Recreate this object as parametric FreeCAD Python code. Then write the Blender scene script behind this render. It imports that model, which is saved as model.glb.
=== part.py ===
----------------
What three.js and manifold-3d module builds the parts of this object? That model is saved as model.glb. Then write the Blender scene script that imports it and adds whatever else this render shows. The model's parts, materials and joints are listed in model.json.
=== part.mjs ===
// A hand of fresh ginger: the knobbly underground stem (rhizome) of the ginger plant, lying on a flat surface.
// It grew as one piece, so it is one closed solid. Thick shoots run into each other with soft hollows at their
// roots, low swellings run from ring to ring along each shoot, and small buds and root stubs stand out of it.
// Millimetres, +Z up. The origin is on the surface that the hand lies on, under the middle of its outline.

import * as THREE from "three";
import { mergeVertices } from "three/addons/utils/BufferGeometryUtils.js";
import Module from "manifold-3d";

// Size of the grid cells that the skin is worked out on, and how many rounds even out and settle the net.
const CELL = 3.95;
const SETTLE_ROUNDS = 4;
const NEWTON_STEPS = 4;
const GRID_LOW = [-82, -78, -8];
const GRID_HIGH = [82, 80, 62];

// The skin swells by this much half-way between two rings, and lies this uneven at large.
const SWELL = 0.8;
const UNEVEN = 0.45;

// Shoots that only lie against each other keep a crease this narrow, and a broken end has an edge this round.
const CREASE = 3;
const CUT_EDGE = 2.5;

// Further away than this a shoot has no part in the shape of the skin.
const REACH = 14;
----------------
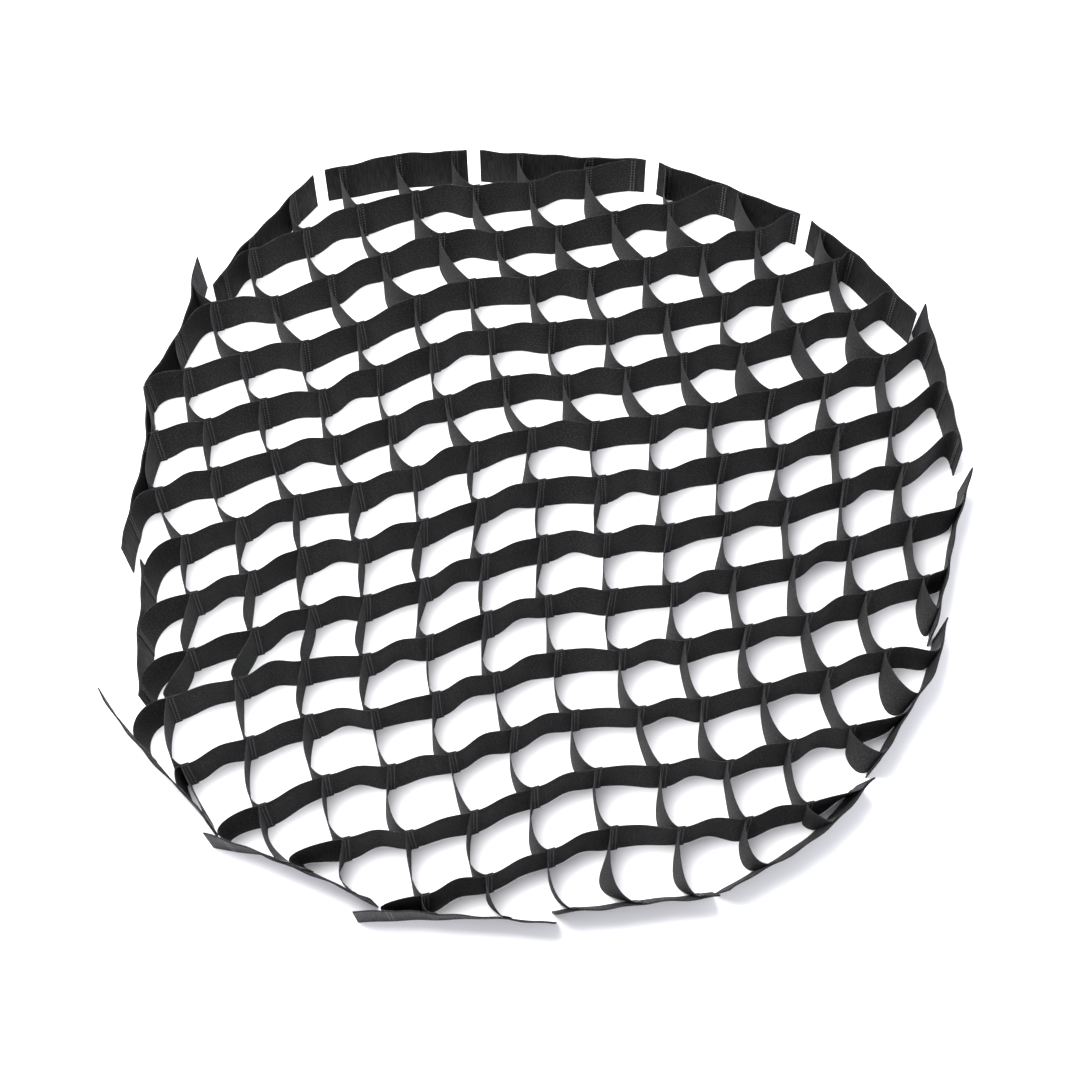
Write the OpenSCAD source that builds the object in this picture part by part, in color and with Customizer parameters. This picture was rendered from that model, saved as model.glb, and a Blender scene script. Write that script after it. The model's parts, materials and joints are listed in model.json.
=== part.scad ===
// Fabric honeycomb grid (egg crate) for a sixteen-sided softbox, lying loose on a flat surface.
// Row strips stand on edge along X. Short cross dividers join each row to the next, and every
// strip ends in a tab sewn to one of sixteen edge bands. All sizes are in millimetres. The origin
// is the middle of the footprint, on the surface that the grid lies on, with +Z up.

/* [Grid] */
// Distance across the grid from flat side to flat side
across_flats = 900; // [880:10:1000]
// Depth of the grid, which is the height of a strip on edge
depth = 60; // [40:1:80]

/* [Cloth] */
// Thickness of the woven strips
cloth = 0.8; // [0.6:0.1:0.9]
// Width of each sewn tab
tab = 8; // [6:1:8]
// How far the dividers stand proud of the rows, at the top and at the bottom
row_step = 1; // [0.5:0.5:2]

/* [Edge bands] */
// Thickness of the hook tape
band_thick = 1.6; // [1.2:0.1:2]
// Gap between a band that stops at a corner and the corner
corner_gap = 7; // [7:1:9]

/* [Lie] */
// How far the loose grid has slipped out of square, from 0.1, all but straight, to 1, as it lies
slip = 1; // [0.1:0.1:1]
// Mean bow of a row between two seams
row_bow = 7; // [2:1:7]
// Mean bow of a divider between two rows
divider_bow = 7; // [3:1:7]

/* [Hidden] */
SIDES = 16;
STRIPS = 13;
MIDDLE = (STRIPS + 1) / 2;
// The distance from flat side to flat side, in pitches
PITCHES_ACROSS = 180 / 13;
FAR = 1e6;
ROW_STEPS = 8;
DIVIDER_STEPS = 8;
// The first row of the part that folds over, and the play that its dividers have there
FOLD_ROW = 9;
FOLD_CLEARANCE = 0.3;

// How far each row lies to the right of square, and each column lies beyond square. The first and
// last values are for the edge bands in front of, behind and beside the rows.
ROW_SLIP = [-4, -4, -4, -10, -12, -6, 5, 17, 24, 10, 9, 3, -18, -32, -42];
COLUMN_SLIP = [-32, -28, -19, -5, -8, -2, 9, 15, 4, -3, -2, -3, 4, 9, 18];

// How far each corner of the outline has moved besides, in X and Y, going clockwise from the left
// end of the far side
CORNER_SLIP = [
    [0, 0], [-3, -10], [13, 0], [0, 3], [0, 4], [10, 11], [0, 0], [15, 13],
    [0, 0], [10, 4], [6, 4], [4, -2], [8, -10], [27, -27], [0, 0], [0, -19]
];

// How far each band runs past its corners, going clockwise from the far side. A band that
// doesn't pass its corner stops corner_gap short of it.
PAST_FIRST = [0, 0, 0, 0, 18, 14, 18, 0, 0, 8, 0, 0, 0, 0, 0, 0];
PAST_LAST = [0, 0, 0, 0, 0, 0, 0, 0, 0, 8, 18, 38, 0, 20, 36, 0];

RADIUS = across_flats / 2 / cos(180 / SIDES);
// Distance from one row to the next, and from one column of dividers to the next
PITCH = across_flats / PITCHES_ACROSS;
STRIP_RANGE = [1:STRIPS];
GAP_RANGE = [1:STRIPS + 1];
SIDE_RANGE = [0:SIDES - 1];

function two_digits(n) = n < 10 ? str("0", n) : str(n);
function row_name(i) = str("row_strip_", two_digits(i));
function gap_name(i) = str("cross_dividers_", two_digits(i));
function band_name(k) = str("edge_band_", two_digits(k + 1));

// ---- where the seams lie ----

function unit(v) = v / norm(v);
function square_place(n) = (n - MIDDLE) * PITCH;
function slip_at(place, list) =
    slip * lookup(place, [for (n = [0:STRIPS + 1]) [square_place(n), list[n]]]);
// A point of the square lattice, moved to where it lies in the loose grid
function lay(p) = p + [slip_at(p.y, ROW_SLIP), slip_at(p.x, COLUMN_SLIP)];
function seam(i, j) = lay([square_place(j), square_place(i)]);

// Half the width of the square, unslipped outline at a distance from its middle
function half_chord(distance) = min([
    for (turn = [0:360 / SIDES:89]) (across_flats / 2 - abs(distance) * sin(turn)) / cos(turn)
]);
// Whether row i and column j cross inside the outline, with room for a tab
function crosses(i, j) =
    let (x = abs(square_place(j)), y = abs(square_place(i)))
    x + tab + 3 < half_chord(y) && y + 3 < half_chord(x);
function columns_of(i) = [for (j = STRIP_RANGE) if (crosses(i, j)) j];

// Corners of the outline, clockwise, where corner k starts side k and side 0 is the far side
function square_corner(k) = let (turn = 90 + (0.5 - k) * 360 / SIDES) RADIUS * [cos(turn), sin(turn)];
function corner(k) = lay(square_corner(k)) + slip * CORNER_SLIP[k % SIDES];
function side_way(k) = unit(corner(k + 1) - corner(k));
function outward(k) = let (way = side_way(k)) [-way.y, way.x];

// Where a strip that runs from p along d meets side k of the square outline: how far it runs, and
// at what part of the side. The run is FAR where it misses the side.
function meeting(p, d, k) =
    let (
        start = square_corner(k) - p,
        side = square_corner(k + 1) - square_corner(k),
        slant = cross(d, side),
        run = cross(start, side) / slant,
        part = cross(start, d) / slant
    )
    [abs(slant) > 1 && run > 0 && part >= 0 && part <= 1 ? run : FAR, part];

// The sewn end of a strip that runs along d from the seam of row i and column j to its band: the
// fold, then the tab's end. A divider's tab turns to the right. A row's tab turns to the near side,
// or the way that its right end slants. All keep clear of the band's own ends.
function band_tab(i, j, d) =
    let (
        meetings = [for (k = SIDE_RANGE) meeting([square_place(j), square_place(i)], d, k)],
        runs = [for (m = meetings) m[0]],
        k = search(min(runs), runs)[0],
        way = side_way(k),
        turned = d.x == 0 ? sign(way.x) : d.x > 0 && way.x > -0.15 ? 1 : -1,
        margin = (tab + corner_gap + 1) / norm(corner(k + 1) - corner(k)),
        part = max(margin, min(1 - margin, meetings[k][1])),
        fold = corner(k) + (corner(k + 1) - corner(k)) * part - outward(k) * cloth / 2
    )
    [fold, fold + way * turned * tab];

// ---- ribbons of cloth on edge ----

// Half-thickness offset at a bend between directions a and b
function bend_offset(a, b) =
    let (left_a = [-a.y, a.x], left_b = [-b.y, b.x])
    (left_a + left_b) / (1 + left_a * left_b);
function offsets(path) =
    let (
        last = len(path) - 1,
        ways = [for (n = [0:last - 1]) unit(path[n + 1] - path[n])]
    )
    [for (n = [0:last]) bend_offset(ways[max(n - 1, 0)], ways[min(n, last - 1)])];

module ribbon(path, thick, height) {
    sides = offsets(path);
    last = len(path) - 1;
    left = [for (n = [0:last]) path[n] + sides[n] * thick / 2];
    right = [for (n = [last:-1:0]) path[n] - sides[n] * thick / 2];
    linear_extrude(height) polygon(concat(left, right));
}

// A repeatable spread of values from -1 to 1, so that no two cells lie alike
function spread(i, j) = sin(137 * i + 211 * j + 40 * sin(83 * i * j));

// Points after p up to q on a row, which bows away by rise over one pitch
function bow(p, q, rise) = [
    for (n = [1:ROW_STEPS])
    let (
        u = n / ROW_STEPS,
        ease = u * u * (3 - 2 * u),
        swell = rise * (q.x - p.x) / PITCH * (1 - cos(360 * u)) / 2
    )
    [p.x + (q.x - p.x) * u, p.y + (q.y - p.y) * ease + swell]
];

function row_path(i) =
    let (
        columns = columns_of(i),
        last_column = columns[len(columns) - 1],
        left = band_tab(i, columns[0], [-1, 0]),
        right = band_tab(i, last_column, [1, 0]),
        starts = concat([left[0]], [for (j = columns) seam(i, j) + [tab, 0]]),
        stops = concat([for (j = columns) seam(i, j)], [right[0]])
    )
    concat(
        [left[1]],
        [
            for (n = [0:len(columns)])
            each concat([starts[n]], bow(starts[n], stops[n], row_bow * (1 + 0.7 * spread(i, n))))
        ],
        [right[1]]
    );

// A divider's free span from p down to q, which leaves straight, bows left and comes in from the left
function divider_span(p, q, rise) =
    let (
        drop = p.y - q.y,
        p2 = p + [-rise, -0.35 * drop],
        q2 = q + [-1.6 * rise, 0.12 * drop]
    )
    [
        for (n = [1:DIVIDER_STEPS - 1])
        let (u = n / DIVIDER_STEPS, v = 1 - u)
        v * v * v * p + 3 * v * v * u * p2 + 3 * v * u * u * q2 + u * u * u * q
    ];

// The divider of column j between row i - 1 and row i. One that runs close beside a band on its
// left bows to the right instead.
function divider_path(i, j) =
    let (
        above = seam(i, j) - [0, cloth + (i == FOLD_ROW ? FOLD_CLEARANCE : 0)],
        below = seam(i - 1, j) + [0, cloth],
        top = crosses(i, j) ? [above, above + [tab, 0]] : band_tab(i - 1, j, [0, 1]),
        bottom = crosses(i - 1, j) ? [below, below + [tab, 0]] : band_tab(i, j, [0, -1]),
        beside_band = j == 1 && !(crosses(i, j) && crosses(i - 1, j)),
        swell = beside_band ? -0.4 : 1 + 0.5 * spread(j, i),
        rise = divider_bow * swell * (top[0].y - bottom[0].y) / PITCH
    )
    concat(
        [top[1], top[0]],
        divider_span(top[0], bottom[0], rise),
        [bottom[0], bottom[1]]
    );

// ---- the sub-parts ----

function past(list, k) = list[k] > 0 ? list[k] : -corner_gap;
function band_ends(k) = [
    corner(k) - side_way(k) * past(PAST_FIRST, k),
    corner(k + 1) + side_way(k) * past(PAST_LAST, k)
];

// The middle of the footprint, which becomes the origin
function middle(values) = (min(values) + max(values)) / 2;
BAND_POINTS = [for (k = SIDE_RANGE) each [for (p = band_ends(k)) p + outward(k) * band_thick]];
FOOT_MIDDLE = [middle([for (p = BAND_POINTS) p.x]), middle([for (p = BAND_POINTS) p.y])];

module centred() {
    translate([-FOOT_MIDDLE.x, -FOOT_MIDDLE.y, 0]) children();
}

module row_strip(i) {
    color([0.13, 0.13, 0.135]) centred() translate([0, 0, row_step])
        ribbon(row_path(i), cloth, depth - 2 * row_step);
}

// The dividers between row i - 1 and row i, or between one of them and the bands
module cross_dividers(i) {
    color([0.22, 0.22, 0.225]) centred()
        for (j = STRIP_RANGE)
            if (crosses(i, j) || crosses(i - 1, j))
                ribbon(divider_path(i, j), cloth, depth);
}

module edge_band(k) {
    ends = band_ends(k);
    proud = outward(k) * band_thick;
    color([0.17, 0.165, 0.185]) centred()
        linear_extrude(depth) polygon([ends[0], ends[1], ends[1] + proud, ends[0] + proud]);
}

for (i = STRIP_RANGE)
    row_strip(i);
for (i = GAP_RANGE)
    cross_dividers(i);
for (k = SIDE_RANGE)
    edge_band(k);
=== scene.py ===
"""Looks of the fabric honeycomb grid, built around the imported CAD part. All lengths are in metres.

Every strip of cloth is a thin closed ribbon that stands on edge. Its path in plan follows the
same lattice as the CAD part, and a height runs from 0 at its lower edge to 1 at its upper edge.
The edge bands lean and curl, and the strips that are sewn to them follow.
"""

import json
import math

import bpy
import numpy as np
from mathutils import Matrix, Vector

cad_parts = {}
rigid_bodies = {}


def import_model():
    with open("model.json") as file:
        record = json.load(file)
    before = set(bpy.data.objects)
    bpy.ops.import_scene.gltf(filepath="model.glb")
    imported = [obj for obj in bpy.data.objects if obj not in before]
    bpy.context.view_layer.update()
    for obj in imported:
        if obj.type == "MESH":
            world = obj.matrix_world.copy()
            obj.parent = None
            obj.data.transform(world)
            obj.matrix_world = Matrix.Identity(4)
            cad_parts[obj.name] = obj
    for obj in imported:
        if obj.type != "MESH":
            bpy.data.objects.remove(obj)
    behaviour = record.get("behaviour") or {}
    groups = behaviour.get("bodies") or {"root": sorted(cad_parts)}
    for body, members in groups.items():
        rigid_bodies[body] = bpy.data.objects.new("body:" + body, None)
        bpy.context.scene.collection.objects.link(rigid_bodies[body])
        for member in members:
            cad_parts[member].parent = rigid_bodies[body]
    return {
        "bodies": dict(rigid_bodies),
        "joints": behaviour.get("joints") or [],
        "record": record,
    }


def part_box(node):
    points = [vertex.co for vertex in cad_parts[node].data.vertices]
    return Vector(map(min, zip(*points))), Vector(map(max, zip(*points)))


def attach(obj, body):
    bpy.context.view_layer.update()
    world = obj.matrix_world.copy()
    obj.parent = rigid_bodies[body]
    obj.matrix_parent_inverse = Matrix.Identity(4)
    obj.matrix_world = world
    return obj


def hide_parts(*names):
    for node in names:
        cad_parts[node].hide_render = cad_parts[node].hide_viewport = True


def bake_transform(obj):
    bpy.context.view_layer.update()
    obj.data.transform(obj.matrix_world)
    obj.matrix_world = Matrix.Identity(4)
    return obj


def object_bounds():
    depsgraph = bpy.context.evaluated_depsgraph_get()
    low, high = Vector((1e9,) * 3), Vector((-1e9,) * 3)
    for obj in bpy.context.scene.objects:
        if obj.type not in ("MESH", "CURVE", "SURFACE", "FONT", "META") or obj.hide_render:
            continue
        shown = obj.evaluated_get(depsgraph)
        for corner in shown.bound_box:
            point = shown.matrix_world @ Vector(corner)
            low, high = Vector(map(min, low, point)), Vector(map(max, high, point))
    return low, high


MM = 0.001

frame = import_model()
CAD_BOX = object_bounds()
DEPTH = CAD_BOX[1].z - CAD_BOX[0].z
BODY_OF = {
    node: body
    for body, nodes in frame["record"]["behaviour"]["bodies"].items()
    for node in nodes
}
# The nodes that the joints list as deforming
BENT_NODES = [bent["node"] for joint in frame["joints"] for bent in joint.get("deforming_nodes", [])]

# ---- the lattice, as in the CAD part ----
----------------
**GIVEN REQUEST**
Copy out exactly the lines running from the one with "Write the OpenSCAD" to the one with "depth = 60; // [40:1:80]", including both ends, and nothing more.

**RESULT OF THIS TASK**
Write the OpenSCAD source that builds the object in this picture part by part, in color and with Customizer parameters. This picture was rendered from that model, saved as model.glb, and a Blender scene script. Write that script after it. The model's parts, materials and joints are listed in model.json.
=== part.scad ===
// Fabric honeycomb grid (egg crate) for a sixteen-sided softbox, lying loose on a flat surface.
// Row strips stand on edge along X. Short cross dividers join each row to the next, and every
// strip ends in a tab sewn to one of sixteen edge bands. All sizes are in millimetres. The origin
// is the middle of the footprint, on the surface that the grid lies on, with +Z up.

/* [Grid] */
// Distance across the grid from flat side to flat side
across_flats = 900; // [880:10:1000]
// Depth of the grid, which is the height of a strip on edge
depth = 60; // [40:1:80]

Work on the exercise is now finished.